- Origin: Detroit, Michigan, U.S.
- Genres: Pop rock, soft rock
- Years active: 1971–1974, 2022–present
- Labels: A&M, Sussex
- Past members: Jim Gold; Bill Nova; Dennis Kovarik; Cal Freeman; Brent Anderson; Paul Franklin; Danny Brucato; Fred DiCenso;

= Gallery (band) =

American soft rock band

Gallery is an American soft rock band, formed in Detroit, Michigan by Jim Gold. While Gallery did record a number of songs, they are most famous for their 1972 hit single "Nice to Be with You", written by Gold. The song was arranged and produced by Dennis Coffey and Mike Theodore and released by Sussex Records. It became an international hit single, reaching the top five in the U.S., Canada, Australia, and New Zealand; sales of one million copies earned the band a gold record.
The song reached No. 4 on the U.S. Billboard Hot 100 and remained in the Hot 100 for 22 weeks, tying with War's "Slippin' into Darkness" for most weeks on the chart during 1972. Billboard ranked it as the No. 14 song for 1972. "Nice to Be with You" reached No. 1 on Cashbox, WCFL, and WLS.

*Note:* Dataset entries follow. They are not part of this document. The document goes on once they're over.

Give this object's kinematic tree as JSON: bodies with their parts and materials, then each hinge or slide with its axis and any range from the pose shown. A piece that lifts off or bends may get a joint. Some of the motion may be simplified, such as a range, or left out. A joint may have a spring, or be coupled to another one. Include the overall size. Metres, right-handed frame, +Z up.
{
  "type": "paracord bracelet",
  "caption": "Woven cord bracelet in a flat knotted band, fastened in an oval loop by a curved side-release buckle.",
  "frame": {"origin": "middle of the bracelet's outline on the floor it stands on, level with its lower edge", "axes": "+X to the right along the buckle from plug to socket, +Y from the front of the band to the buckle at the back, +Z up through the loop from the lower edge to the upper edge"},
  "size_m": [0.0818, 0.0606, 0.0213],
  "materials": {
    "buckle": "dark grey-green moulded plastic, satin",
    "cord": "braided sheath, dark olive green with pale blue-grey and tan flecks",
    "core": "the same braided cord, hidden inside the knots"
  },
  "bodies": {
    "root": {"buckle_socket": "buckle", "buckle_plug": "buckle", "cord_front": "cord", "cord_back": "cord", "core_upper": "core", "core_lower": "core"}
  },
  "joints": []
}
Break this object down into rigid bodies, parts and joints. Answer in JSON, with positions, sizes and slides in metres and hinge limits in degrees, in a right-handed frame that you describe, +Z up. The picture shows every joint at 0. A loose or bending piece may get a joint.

Gallery followed up a few months later with a cover of Mac Davis's "I Believe in Music", which charted moderately well at No. 22 on Billboard and No. 13 on Cashbox.

In early 1973, Gallery's third and last Hot 100 hit, Tom Lazaros's "Big City Miss Ruth Ann", reached No. 23 on the Hot 100, No. 12 on Cashbox, and No. 7 on WCFL. A remake of The Crickets' "Maybe Baby" "Bubbled Under" at No. 118 in July 1973.

In early 1974 "Friends" / "Love Every Little Thing About You" failed to chart. Gallery disbanded, and Gold embarked on a solo career.

Gold reformed the band in 2022, now billing themselves as Jim Gold & Gallery.

== Members ==

- Jim Gold (born January 12, 1947, Detroit, Michigan) – lead vocals, guitar
- Brent Anderson – backing vocals, guitar
- Bill Nova – backing vocals, percussion
- Cal Freeman (born June 26, 1942 – died October 29, 2018) – guitar
- Paul Franklin (born May 31, 1954, Detroit, Michigan) – steel guitar
- Dennis Kovarik – bass
- Danny Brucato – drums
- Fred DiCenso (born January 23, 1950 – died 2021) – guitar

==Discography==
===Albums===

| Year | Album details | Chart positions |  |
| US | AUS |
| 1972 | Nice to Be with You | 75 | 54 |
| Gallery featuring Jim Gold | — | — |

===Singles===

Year: Title; Chart positions; Album
US: US AC; AUS; CAN
1972: "You're Always on My Mind"; —; —; —; —; Nice to Be with You
"Nice to Be with You": 4; 5; 4; 1
"I Believe in Music": 22; 12; 62; 5
1973: "Big City Miss Ruth Ann"; 23; 10; 91; —
"Rest in Peace": 110*; —; —; —; Gallery featuring Jim Gold
"Maybe Baby": 118; —; —; —
1974: "Living Next Door to Alice"; —; —; —; —
"Friends": —; —; —; —
"—" denotes a recording that did not chart or was not released in that territory. US charts is Billboard unless otherwise noted. * Cashbox singles chart.